Putri yang sangat lemas saat keluar dari ruangan HR, membuat Tari merasa kasihan dan berharap bisa melakukan sesuatu untuk membantunya. Putri sudah mengurusnya selama berbulan-bulan setelah Malik meninggal, sedangkan Tari merasa tak bisa melakukan apapun untuk Putri.
Selain karena pekerjaan yang sangat menyita pikirannya, Putri juga kelelahan karena selama pandemi COVID-19 seluruh sarana pendidikan menerapkan sistem belajar dari rumah menggunakan ponsel dan internet. Kebanyakan orang tua merasakan tekanan yang luar biasa karena pembelajaran yang tidak efektif dan perubahan pola keseharian anak-anak yang jadi lebih senang main ponsel dibandingkan belajar. Belum lagi keterbatasan alat belajar karena tidak semua siswa memiliki ponsel dan internet yang memadai terutama di beberapa daerah yang masih tertinggal.
“Anak-anak masih sekolah dari rumah, Put?” Putri mengalihkan perhatiannya dari dokumen yang menumpuk karena seminggu ini dia bekerja dari rumah. Tari juga hampir tidak pernah ke kantor kecuali untuk laporan bulanan dan mengunjungi Putri di ruangannya.
“Masih, minggu lalu guru Dhiya bilang mau coba masuk dengan standar yang diterapkan pemerintah kayak pakai masker, cuci tangan sebelum masuk ruangan, dicek suhu tubuhnya, disemprot desinfektan seragamnya dan pengurangan jumlah siswa di setiap kelas agar bisa membuat jarak. Tapi aku nggak mau Dhiya keluar rumah dan bermain sama teman-temannya tanpa aku,” ucap Putri.
Tari mengerti kekhawatiran Putri. Anak-anak akan tetap bermain seru dengan teman-temannya tanpa memikirkan virus apapun.
“Terus tau ga? Bener aja kan, baru dua hari sekolah eh ada anak yang positif. Akhirnya balik lagi belajar dari rumah," lanjutnya.
“Mending di rumah dulu aja ya," sahut Tari. Putri mengangguk.
Mulai beredar desas desus mengenai pengurangan karyawan di kantor pusat karena penjualan menurun drastis sejak gelombang pertama penyebaran COVID-19. Sekitar tiga puluh toko offline harus ditutup.

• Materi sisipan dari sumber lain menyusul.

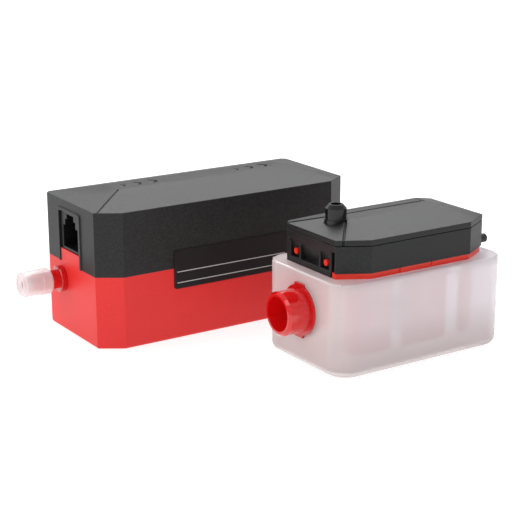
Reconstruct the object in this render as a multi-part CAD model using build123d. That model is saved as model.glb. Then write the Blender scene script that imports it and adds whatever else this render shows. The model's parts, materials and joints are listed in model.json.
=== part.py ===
from build123d import *
import os

# Condensate pump set in two units that stand side by side: a piston pump in a hip-roofed
# casing, and a float tank that collects the water. Millimetres, +Z up, +X along the pump from
# its suction end to its discharge end. The origin is the centre of the pump unit's underside.

# Casing of the pump unit
pump_length = 107.2
pump_width = 44.7
split_height = 26.9
lid_wall_height = 23.5
ridge_rise = 3.7
ridge_end_inset = 16.9
ridge_front_inset = 18.6
ridge_rear_inset = 16.1
front_cut_x = 8.5
front_cut_y = 5.5
rear_cut = 1.6
casing_wall = 2.0
casing_floor = 2.0
underside_round = 1.2
lip_height = 1.5
lip_wall = 0.9
lip_gap = 0.12
hip_groove_half = 0.45
hip_groove_start = 1 / 7

# Chevrons cut into the flat strip of the lid
chevron_sizes = (3.0, 4.4, 5.6)
chevron_pitch = 5.9
chevron_left_inset = 3.9
chevron_right_inset = 20.6
chevron_depth = 0.4
chevron_stroke = 0.24

# Rating label, left blank
label_length = 49.4
label_height = 14.5
label_bottom = 19.1
label_thickness = 0.3
label_corner = 1.0

# Socket windows, one in each end wall of the casing
window_y = 2.7
window_width = 15.8
window_head = 4.1
window_corner = 1.2
tongue_cover = 0.3
tongue_gap = 0.25
window_border = 1.0
window_border_proud = 0.4

# Tube fittings through the end walls of the base
fitting_y = 10.15
fitting_z = 20.0
collar_radius = 4.85
collar_length = 2.3
collar_bevel = 0.3
spigot_radius = 3.55
spigot_length = 13.2
spigot_bevel = 0.6
mouth_depth = 1.0
nipple_radius = 1.45
nipple_length = 1.8
nipple_bore = 0.9
shank_radius = 4.0
shank_depth = 3.6
wall_hole_gap = 0.05
hose_tail_radius = 2.4
hose_tail_length = 5.0
barb_length = 1.5
barb_height = 0.3
barb_tip = 0.2
water_bore = 1.3
locknut_flats = 10.5
locknut_thickness = 2.6

# Tube nuts on the fittings
tube_radius = 2.5
tube_gap = 0.1
nut_start = 5.5
nut_length = 11.4
nut_rim_radius = 4.95
nut_rim_length = 3.9
nut_barrel_radius = 4.65
nut_face_radius = 3.9
nut_bevel = 0.9
nut_rim_bevel = 0.6
nut_thread_gap = 0.1
nut_end_wall = 1.7
ferrule_radius = 3.2
ferrule_length = 1.4
ferrule_gap = 0.1
ferrule_play = 0.3

# Piston pump along X, inside the base
pump_axis_x = -2.15
pump_axis_y = 4.0
pump_axis_z = 15.4
running_gap = 0.05
fixed_gap = 0.02
barrel_wall = 1.0
barrel_half = 20.0
armature_radius = 4.25
armature_length = 18.0
armature_stroke = 5.0
armature_bore = 1.4
piston_radius = 2.3
piston_length = 12.0
piston_throat = 1.0
piston_throat_length = 1.2
piston_end_clearance = 0.4
sleeve_wall = 1.0
sleeve_gap = 3.0
bobbin_wall = 1.0
bobbin_flange_radius = 11.0
bobbin_flange = 1.2
winding_radius = 10.4
yoke_length = 34.0
yoke_height = 25.6
yoke_depth = 20.0
yoke_plate = 1.6
seal_radius = 3.6
seal_length = 2.2
washer_thickness = 0.8
cylinder_gap = 0.15
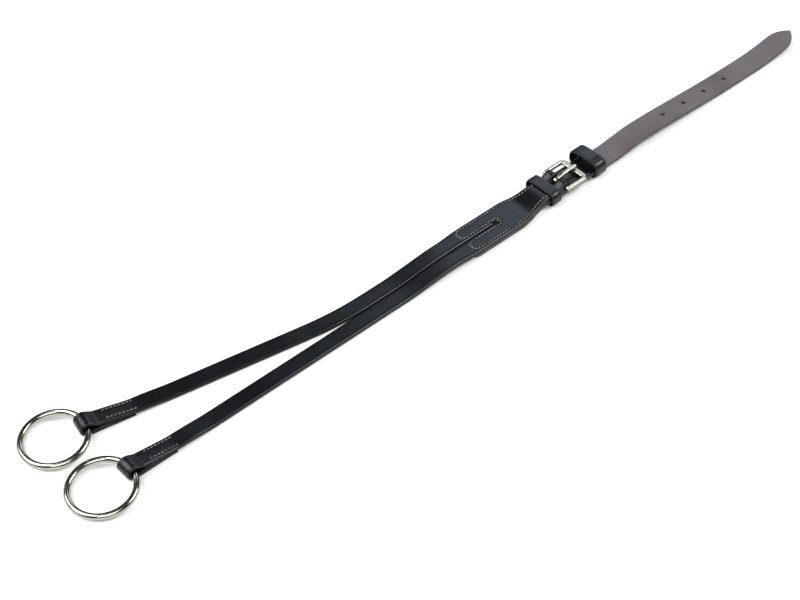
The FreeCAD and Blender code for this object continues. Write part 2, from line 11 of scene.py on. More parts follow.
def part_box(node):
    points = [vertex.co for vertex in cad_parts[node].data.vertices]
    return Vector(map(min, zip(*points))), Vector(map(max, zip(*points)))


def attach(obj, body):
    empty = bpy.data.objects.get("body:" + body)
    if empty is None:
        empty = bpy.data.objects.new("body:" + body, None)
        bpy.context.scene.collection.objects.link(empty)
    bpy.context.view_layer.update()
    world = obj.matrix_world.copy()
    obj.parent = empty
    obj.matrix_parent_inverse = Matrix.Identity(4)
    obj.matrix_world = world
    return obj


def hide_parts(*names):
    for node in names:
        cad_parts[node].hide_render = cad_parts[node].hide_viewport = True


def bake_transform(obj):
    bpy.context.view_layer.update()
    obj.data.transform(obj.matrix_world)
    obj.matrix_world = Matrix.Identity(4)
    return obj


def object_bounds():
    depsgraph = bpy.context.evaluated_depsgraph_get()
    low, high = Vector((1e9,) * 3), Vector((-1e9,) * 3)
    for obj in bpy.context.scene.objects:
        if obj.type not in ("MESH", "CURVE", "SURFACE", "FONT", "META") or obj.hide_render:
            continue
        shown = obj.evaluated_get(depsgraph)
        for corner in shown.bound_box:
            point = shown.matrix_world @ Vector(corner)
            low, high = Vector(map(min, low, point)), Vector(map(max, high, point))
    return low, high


bl_info = {
    "name": "Forked Leather Martingale",
    "version": (1, 0, 0),
    "blender": (4, 5, 0),
    "location": "View3D > Sidebar > Martingale",
    "description": "Builds the leather, stitching, buckle and rings of a forked martingale strap",
    "category": "Object",
}

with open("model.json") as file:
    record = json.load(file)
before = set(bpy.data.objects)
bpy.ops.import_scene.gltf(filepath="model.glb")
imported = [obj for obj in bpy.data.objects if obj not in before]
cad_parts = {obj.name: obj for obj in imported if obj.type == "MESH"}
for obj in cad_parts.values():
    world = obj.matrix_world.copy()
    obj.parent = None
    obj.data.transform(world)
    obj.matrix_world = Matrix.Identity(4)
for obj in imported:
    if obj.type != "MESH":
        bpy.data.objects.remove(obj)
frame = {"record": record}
CAD_BOX = [list(corner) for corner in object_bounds()]
JOINTS = {joint["name"]: joint for joint in frame["record"]["behaviour"]["joints"]}
MOUNTS = {mount["name"]: mount for mount in frame["record"]["mounts"]}
MM = 0.001

BAR = Vector(JOINTS["buckle_swing"]["pos_m"])
BILLET_BEND = Vector(JOINTS["billet_bend"]["pos_m"])
BRANCH_BEND = Vector(JOINTS["left_branch_bend"]["pos_m"])


# ------------------------------------------------------------------ sizes and finishes

def length(name, description, default):
    """A size that a user can change in the panel; its default is given in millimetres."""
    return FloatProperty(name=name, description=description, default=default * MM,
                         unit="LENGTH", precision=5)


def colour(name, description, default):
    return FloatVectorProperty(name=name, description=description, default=default,
                               subtype="COLOR", size=3, min=0, max=1)


def share(name, description, default):
    return FloatProperty(name=name, description=description, default=default,
                         subtype="FACTOR", min=0, max=1)


class StrapSizes(bpy.types.PropertyGroup):
    """Sizes of the leather."""
    top_thick: length("Top leather", "Thickness of the fork and the branches", 3.2)
    lining_thick: length("Lower leather", "Thickness of the lining and the billet", 3.0)
    fold_thick: length("Chape leather", "Top leather where it folds round the bar", 2.4)
    loop_thick: length("Loop leather", "Top leather where it folds round a ring", 2.5)
    skived: length("Skived end", "Thickness of a turned-back end", 0.8)
    turn_end: length("Turn-back end", "Thickness of a branch's turned-back end", 1.7)
    turn_fill: length("Turn-back fill", "Turned-back leather and its filling at the ring", 4.4)
    loop_lift: length("Loop lift", "Rise of the branch over its turned-back leather", 3.8)
    loop_neck: length("Loop neck", "Ring to where the rise becomes steep", 7.5)
    loop_slope: FloatProperty(name="Loop slope", description="Degrees of the rise to the ring",
                              default=28)
    branch_width: length("Branch width", "Width of each branch", 12.3)
    slit: length("Slit", "Gap between the branches", 0.6)
    keyhole: length("Keyhole", "Diameter of the hole that ends the slit", 3.8)
    keyhole_x: length("Keyhole place", "Centre of the keyhole along the strap", -15)
    waist_start: length("Waist start", "Where the fork begins to narrow", -2)
    waist_end: length("Waist end", "Where the fork has the chape's width", 25)
    lift_start: length("Lift start", "Where the straps leave the table", 8)
    lift_end: length("Lift end", "Where the straps lie on the keepers", 27)
    branch_rest: length("Branch rest", "Where the branches reach the table", -112)
    branch_root: length("Branch root", "Where the branches' own leather starts", -50)
    parting_reach: length("Parting reach", "Half the curve where the branches part", 25)
    turn_back: length("Turn-back", "Ring to the end of the turned-back leather", 33)
    chape_back: length("Chape turn-back", "End of the chape's turned-back leather", 14)
    billet_root: length("Billet root", "Where the billet's own leather starts", 91)
    crest_x: length("Crest", "Highest point of the billet behind the keeper", 130)
    crest_z: length("Crest height", "Height of the billet's underside there", 4.8)
    billet_low: length("Billet height", "Height of the billet's lowest stretch", 0.6)
    billet_rest: length("Billet rest", "Where the billet is lowest", 234)
    curl: length("Curl", "Where the billet's end begins to curl up", 258)
    point: length("Point", "Length of the billet's pointed end", 17)
    hole: length("Punched hole", "Diameter of the billet's holes", 3.4)
    hole_first: length("First hole", "Place of the first punched hole", 157.6)
    hole_pitch: length("Hole pitch", "Distance between punched holes", 23.1)
    keeper_thick: length("Keeper leather", "Thickness of the keepers", 1.8)
    edge_round: length("Edge round", "Depth of the burnished round on leather edges", 1.3)
    bevel: length("Bevel", "Height of the bevel on leather edges", 0.85)
    crease_in: length("Crease place", "Edge to the creased line", 1.75)
    crease_depth: length("Crease depth", "Depth of the creased line", 0.16)
    stitch_in: length("Stitch margin", "Edge to the row of stitches", 2.5)
    stitch_pitch: length("Stitch pitch", "Distance between awl holes", 2.9)
    thread: length("Thread", "Diameter of the thread", 0.62)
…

Tim pemasaran berhasil menaikkan angka penjualan melalui marketplace, tetapi tetap tidak dapat menutupi kerugian besar yang dialami oleh perusahaan. Saat itu, Tari benar-benar merindukan bakat Aji yang bisa menyelamatkan perusahaan melalui hinaan dan makian.
“Kalau saya masih jadi atasan kalian, Putri akan berada di list pertama karyawan yang saya pecat.” Suara Aji terdengar nyaring di seberang.
Tari menelpon Aji dan mengaktifkan pengeras suara di depan Putri yang wajahnya terlihat semakin kusut. Putri mendengus kesal.
“Itu mah karena kamu nggak suka aja sama Putri," sahut Tari.
“Nggak dong. Saya seorang profesional yang masih mau kerja bertahun-tahun sama perempuan yang batalin pernikahan secara sepihak.”
“Kenapa aku?” sela Putri.
“Karena kamu yang seharusnya merencanakan dengan baik pengelolaan dana dan masa depan perusahaan, tapi gagal dan membuat perusahaan mengalami kerugiaan yang fantastis. Kamu adalah top list. Percaya sama saya.”
Siapa juga yang mau mempercayai ocehan gila Aji saat itu yang mengatakan seorang eksekutif keuangan akan menjadi top list pengurangan karyawan. Tari justru memiliki beberapa nama yang seharusnya masuk dalam daftar. Mungkin saja Kiki yang setiap meeting selalu sibuk dengan ponselnya atau Jefri yang sumpah baru kali itu dia melihat ada orang yang tidak berguna sama sekali. Jefri adalah kerabat jauh direktur utama yang hanya bisa flexing bekerja di perusahaan besar tanpa kontribusi nyata. Bisa juga Ratna yang tak bisa bekerja sama tim. Banyak daftar karyawan yang memang seharusnya dibuang jauh sejak lama dan Putri tidak termasuk salah satunya.